- [PROBLEM REQUIREMENTS] Output the material beneath exactly, leaving nothing out.

"""

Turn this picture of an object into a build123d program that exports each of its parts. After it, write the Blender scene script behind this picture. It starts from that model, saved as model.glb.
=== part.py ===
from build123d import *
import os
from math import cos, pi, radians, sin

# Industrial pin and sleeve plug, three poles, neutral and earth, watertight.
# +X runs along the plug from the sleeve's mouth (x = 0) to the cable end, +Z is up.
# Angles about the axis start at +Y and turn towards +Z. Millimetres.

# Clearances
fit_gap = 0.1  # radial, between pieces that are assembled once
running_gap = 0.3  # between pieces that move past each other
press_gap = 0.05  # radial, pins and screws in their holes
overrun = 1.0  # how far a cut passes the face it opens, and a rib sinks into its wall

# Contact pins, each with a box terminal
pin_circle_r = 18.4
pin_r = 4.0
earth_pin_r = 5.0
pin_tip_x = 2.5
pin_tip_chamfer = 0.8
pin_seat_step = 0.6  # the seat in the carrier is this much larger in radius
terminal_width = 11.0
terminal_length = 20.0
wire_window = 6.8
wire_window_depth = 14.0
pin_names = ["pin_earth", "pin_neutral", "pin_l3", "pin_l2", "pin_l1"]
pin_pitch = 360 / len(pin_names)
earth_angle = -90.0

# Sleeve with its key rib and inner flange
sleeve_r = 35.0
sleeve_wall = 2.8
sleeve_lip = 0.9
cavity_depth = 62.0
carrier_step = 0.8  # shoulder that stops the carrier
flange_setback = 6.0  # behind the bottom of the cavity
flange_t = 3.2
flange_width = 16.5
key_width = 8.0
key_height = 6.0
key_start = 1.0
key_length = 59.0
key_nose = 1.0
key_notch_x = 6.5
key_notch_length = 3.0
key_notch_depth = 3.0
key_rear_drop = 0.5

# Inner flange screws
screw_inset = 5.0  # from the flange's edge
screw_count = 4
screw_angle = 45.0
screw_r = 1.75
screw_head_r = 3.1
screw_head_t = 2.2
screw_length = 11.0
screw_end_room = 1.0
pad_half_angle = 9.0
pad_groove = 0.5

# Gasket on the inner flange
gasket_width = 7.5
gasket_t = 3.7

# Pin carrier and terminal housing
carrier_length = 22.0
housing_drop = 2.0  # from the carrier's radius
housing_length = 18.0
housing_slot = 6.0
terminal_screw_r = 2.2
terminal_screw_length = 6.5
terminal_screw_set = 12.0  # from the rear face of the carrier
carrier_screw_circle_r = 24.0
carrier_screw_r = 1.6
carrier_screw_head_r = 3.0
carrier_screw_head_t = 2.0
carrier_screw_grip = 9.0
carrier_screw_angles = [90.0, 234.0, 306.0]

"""

- [RESPONSE TO THE TASK]
Turn this picture of an object into a build123d program that exports each of its parts. After it, write the Blender scene script behind this picture. It starts from that model, saved as model.glb.
=== part.py ===
from build123d import *
import os
from math import cos, pi, radians, sin

# Industrial pin and sleeve plug, three poles, neutral and earth, watertight.
# +X runs along the plug from the sleeve's mouth (x = 0) to the cable end, +Z is up.
# Angles about the axis start at +Y and turn towards +Z. Millimetres.

# Clearances
fit_gap = 0.1  # radial, between pieces that are assembled once
running_gap = 0.3  # between pieces that move past each other
press_gap = 0.05  # radial, pins and screws in their holes
overrun = 1.0  # how far a cut passes the face it opens, and a rib sinks into its wall

# Contact pins, each with a box terminal
pin_circle_r = 18.4
pin_r = 4.0
earth_pin_r = 5.0
pin_tip_x = 2.5
pin_tip_chamfer = 0.8
pin_seat_step = 0.6  # the seat in the carrier is this much larger in radius
terminal_width = 11.0
terminal_length = 20.0
wire_window = 6.8
wire_window_depth = 14.0
pin_names = ["pin_earth", "pin_neutral", "pin_l3", "pin_l2", "pin_l1"]
pin_pitch = 360 / len(pin_names)
earth_angle = -90.0

# Sleeve with its key rib and inner flange
sleeve_r = 35.0
sleeve_wall = 2.8
sleeve_lip = 0.9
cavity_depth = 62.0
carrier_step = 0.8  # shoulder that stops the carrier
flange_setback = 6.0  # behind the bottom of the cavity
flange_t = 3.2
flange_width = 16.5
key_width = 8.0
key_height = 6.0
key_start = 1.0
key_length = 59.0
key_nose = 1.0
key_notch_x = 6.5
key_notch_length = 3.0
key_notch_depth = 3.0
key_rear_drop = 0.5

# Inner flange screws
screw_inset = 5.0  # from the flange's edge
screw_count = 4
screw_angle = 45.0
screw_r = 1.75
screw_head_r = 3.1
screw_head_t = 2.2
screw_length = 11.0
screw_end_room = 1.0
pad_half_angle = 9.0
pad_groove = 0.5

# Gasket on the inner flange
gasket_width = 7.5
gasket_t = 3.7

# Pin carrier and terminal housing
carrier_length = 22.0
housing_drop = 2.0  # from the carrier's radius
housing_length = 18.0
housing_slot = 6.0
terminal_screw_r = 2.2
terminal_screw_length = 6.5
terminal_screw_set = 12.0  # from the rear face of the carrier
carrier_screw_circle_r = 24.0
carrier_screw_r = 1.6
carrier_screw_head_r = 3.0
carrier_screw_head_t = 2.0
carrier_screw_grip = 9.0
carrier_screw_angles = [90.0, 234.0, 306.0]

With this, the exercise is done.